■ Problem statement ■
Every line from the line containing "Reconstruct the object" through the final line below is to be repeated exactly; no other line is.

[Start Rows]

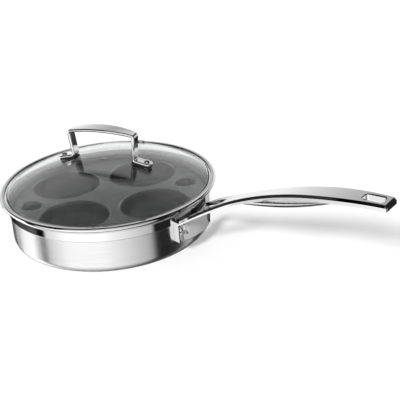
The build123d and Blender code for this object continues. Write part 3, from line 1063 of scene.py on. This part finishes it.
@dataclass
class PhotoCamera:
    """The camera that took the photograph.

    Attributes:
        place: Where it stands, in metres.
        turn_degrees: How it is turned.
        lens_mm: Focal length.
        sensor_mm: Width of the sensor.
        clip_range: Nearest and furthest distance that it sees, in metres.
    """

    place: tuple[float, float, float] = (0.628508, -0.685896, 0.456243)
    turn_degrees: tuple[float, float, float] = (64.7958, 4.1479, 34.9288)
    lens_mm: float = 90.0
    sensor_mm: float = 36.0
    clip_range: tuple[float, float] = (0.05, 50.0)

    def build(self) -> None:
        """Makes the camera and gives it to the scene."""
        data = bpy.data.cameras.new("photo_camera")
        data.lens = self.lens_mm
        data.sensor_width = self.sensor_mm
        data.clip_start, data.clip_end = self.clip_range
        camera = bpy.data.objects.new("photo_camera", data)
        camera.location = self.place
        camera.rotation_euler = [math.radians(angle) for angle in self.turn_degrees]
        bpy.context.scene.collection.objects.link(camera)
        bpy.context.scene.camera = camera


def collection_of(name: str, nodes: Sequence[str]) -> bpy.types.Collection:
    """Makes a collection of CAD nodes for a lamp to be linked to.

    Args:
        name: The collection's name.
        nodes: Names of the nodes.

    Returns:
        The collection.
    """
    made = bpy.data.collections.new(name)
    for node in nodes:
        made.objects.link(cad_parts[node])
    return made


@dataclass
class Studio:
    """Floor, lamps and the white studio with dark cards that the steel reflects.

    Angles are in degrees. A side angle is measured from the camera's side of the pan, seen from
    above, and is positive to the right of the picture. A height angle is measured from level.

    Attributes:
        camera_side: Direction of the camera from the pan, from +X.
        floor_size: Side of the floor, in metres.
        floor_tone: Grey level of the floor.
        floor_roughness: Roughness of the floor.
        floor_glow: Light that the floor adds where it is seen directly.
        fill: Level at which the walls light matt surfaces.
        lamp_distance: How far the lamps hang from the pan, in metres.
        key_place: Side and height angle of the key lamp.
        key_power: Power of the key lamp.
        key_spread: Angle that the key lamp fills, which softens its shadow.
        back_sides: Side angles of the two lamps behind the tray.
        back_height: Height angle of those two.
        back_size: Side of each of those two, in metres.
        back_power: Power of each of those two.
        steady_cards: Brightness of walls and cards by side angle, at every height.
        low_cards: Share left of the walls by side angle, in the low band.
        low_band: How much of the low cards shows, by height angle.
        clear_behind: Side angles, either way, over which plain walls take over behind the pan.
        clear_above: Height angles over which they take over.
        high_cards: Share left of the walls by side angle, above the pan.
        high_edge: Height angles over which the high cards begin.
        upward_fade: Share left of the walls by height angle.
    """

    camera_side: float = -47.5
    floor_size: float = 60.0
    floor_tone: float = 0.86
    floor_roughness: float = 0.9
    floor_glow: float = 0.24
    fill: float = 0.40
    lamp_distance: float = 1.5
    key_place: tuple[float, float] = (-28.0, 37.3)
    key_power: float = 2.7
    key_spread: float = 11.0
    back_sides: tuple[float, float] = (-158.0, 158.0)
    back_height: float = 40.0
    back_size: float = 0.3
    back_power: float = 14.0
    steady_cards: Stops = (
        (-180, 0.05),
        (-146, 0.05),
        (-141, 0.02),
        (-137, 1.9),
        (-98, 1.7),
        (-95, 0.03),
        (-86, 0.03),
        (-81, 0.75),
        (-55, 1.15),
        (-15, 1.15),
        (15, 0.80),
        (41, 0.50),
        (46, 0.015),
        (80, 0.015),
        (88, 0.50),
        (98, 0.50),
        (101, 0.02),
        (134, 0.02),
        (138, 0.60),
        (180, 0.40),
    )
    low_cards: Stops = ((-180, 1.0), (-155, 1.0), (-152, 0.008), (-86, 0.02), (-82, 1.0), (180, 1.0))
    low_band: Stops = ((-29, 0), (-27.5, 1), (-23, 1), (-21, 0))
    clear_behind: tuple[float, float] = (100, 122)
    clear_above: tuple[float, float] = (-16, -2)
    high_cards: Stops = (
        (-180, 1.0),
        (-146, 1.0),
        (-140, 0.03),
        (-60, 0.03),
        (-52, 0.8),
        (60, 0.8),
        (90, 0.08),
        (125, 0.08),
        (140, 1.0),
        (180, 1.0),
    )
    high_edge: tuple[float, float] = (9, 15)
    upward_fade: Stops = (
        (-90, 0.25),
        (-60, 0.50),
        (-45, 0.80),
        (-36, 1.0),
        (8, 1.0),
        (15, 0.75),
        (26, 0.42),
        (34, 0.80),
        (48, 0.70),
        (60, 0.10),
        (66, 0.02),
        (80, 0.02),
        (88, 0.50),
        (90, 0.50),
    )

    def build(self) -> None:
        """Makes the whole studio."""
        self.build_world()
        self.build_floor()
        self.build_key()
        self.build_back_lamps()
        bpy.context.scene.view_settings.view_transform = "Standard"

    def build_key(self) -> None:
        """Makes the key lamp, whose shadow on the floor is the pan handle's alone."""
        key = self.lamp("key_softbox", "SUN", *self.key_place)
        key.data.energy = self.key_power
        key.data.angle = math.radians(self.key_spread)
        key.visible_glossy = False
        key.visible_transmission = False
        blockers = collection_of("key_softbox_blockers", ("pan_handle", "handle_rivets"))
        key.light_linking.blocker_collection = blockers

    def build_back_lamps(self) -> None:
        """Makes the two lamps behind the pan, which light only the tray."""
        receivers = collection_of("tray_softbox_receivers", ("egg_tray",))
        for side_angle in self.back_sides:
            back = self.lamp(f"back_softbox_{side_angle:.0f}", "AREA", side_angle, self.back_height)
            back.data.size = self.back_size
            back.data.energy = self.back_power
            back.light_linking.receiver_collection = receivers

    def lamp(self, name: str, kind: str, side_angle: float, height_angle: float) -> bpy.types.Object:
        """Makes one lamp that points at the pan.

        Args:
            name: The lamp's name.
            kind: Blender's name for the lamp type.
            side_angle: Where it hangs, seen from above.
            height_angle: Its angle above the floor.

        Returns:
            The lamp.
        """
        data = bpy.data.lights.new(name, kind)
        lamp = bpy.data.objects.new(name, data)
        turn = math.radians(self.camera_side + side_angle)
        lift = math.radians(height_angle)
        out = Vector((math.cos(turn) * math.cos(lift), math.sin(turn) * math.cos(lift), math.sin(lift)))
        lamp.location = out * self.lamp_distance
        lamp.rotation_euler = (-out).to_track_quat("-Z", "Y").to_euler()
        bpy.context.scene.collection.objects.link(lamp)
        return lamp

    def build_floor(self) -> None:
        """Makes the white floor, which keeps the pan's shadow."""
        bpy.ops.mesh.primitive_plane_add(size=self.floor_size)
        floor = bpy.context.object
        floor.name = "studio_floor"
        material, build, shader = new_material("white_floor")
        shader.inputs["Base Color"].default_value = (self.floor_tone, self.floor_tone, self.floor_tone, 1)
        shader.inputs["Roughness"].default_value = self.floor_roughness
        shader.inputs["Specular IOR Level"].default_value = 0.0
        path = build.node("ShaderNodeLightPath")
        shader.inputs["Emission Color"].default_value = (1, 1, 1, 1)
        glow = build.math("MULTIPLY", build.seen_directly(path), self.floor_glow)
        build.link(glow, shader.inputs["Emission Strength"])
        build.clear_for(path.outputs["Is Glossy Ray"], shader)
        floor.data.materials.append(material)

    def build_world(self) -> None:
        """Makes the studio's walls: white to the camera, with the dark cards in reflections."""
        world = bpy.data.worlds.new("studio")
        world.use_nodes = True
        bpy.context.scene.world = world
        build = NodeBuilder(world.node_tree)
        build.tree.nodes.clear()
        level = self.reflected_level(build)
        path = build.node("ShaderNodeLightPath")
        level = build.mix_grey(path.outputs["Is Diffuse Ray"], level, self.fill)
        level = build.mix_grey(build.seen_directly(path), level, 1.0)
        background = build.node("ShaderNodeBackground")
        background.inputs["Color"].default_value = (1, 1, 1, 1)
        build.link(level, background.inputs["Strength"])
        output = build.node("ShaderNodeOutputWorld")
        build.link(background.outputs[0], output.inputs["Surface"])

    def reflected_level(self, build: NodeBuilder) -> bpy.types.NodeSocket:
        """How bright the walls and cards are in a reflection, by direction.

        Args:
            build: Builder of the world's tree.

        Returns:
            The brightness.
        """
        direction = build.node("ShaderNodeTexCoord").outputs["Generated"]
        turned = build.node("ShaderNodeVectorRotate", rotation_type="Z_AXIS")
        turned.inputs["Angle"].default_value = math.radians(-self.camera_side)
        build.link(direction, turned.inputs["Vector"])
        parts = build.split(turned.outputs[0])
        side = build.math("ARCTAN2", parts.outputs["Y"], parts.outputs["X"])
        side_share = build.math("MULTIPLY_ADD", side, 0.5 / math.pi, 0.5)
        height = build.math("ARCSINE", parts.outputs["Z"])
        height_share = build.math("MULTIPLY_ADD", height, 1 / math.pi, 0.5)
        steady = build.ramp(side_share, self.steady_cards, 360)
        low = build.ramp(side_share, self.low_cards, 360)
        in_low = build.ramp(height_share, self.low_band, 180)
        walls = build.math("MULTIPLY", steady, build.mix_grey(in_low, 1.0, low))
        behind = build.map_range(build.math("ABSOLUTE", side), *map(math.radians, self.clear_behind))
        above = build.map_range(height, *map(math.radians, self.clear_above))
        level = build.mix_grey(build.math("MULTIPLY", behind, above), walls, 1.0)
        level = build.math("MULTIPLY", level, build.ramp(height_share, self.upward_fade, 180))
        high = build.ramp(side_share, self.high_cards, 360)
        in_high = build.map_range(height, *map(math.radians, self.high_edge))
        return build.math("MULTIPLY", level, build.mix_grey(in_high, 1.0, high))


# ------------------------------------------------------------------ main


def main() -> None:
    """Builds the scene."""
    logging.basicConfig(level=logging.INFO)
    bpy.ops.object.select_all(action="DESELECT")
    PhotoCamera().build()
    for assembly in (PanAssembly(), TrayAssembly(), LidAssembly()):
        assembly.build()
    Studio().build()


if __name__ == "__main__":
    main()
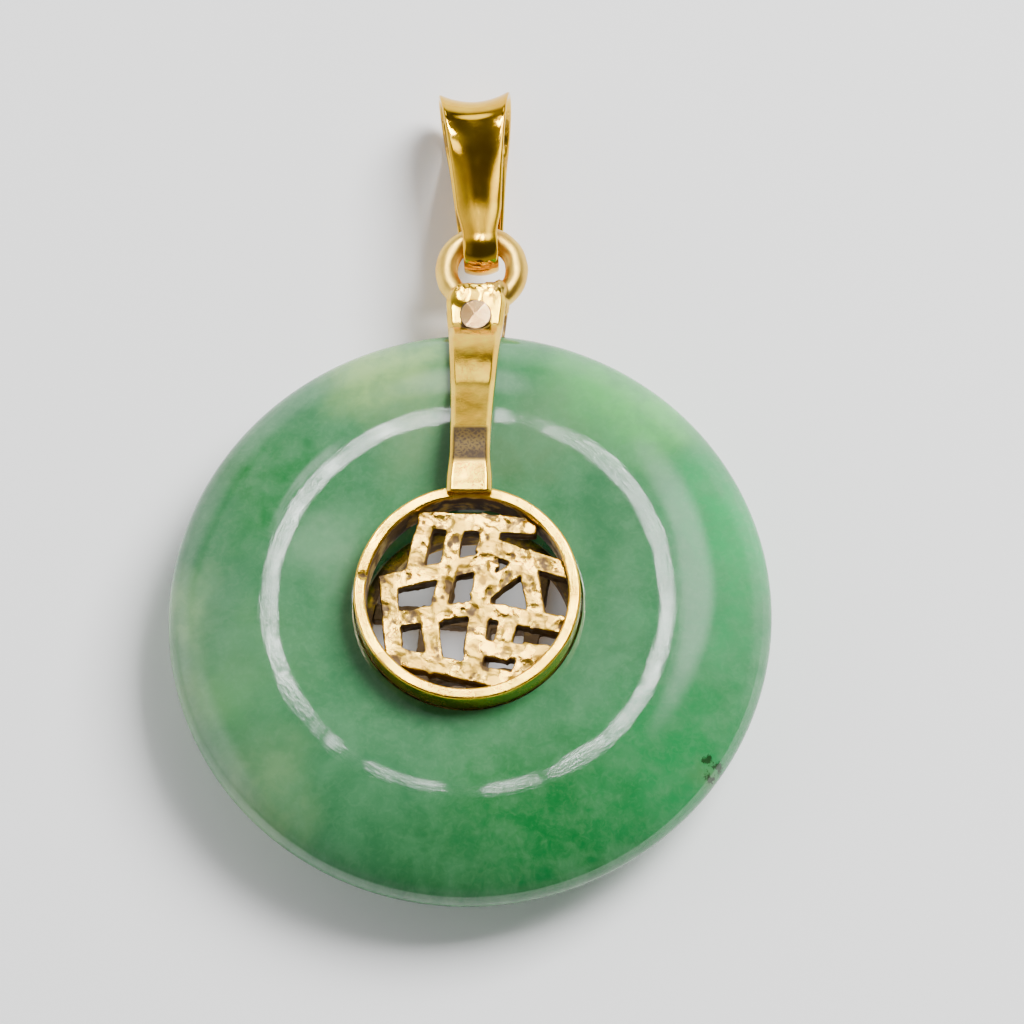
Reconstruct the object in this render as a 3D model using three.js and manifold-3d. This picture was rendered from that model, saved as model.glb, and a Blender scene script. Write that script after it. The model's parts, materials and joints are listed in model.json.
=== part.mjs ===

[End Rows]

■ Output below ■
Reconstruct the object in this render as a 3D model using three.js and manifold-3d. This picture was rendered from that model, saved as model.glb, and a Blender scene script. Write that script after it. The model's parts, materials and joints are listed in model.json.
=== part.mjs ===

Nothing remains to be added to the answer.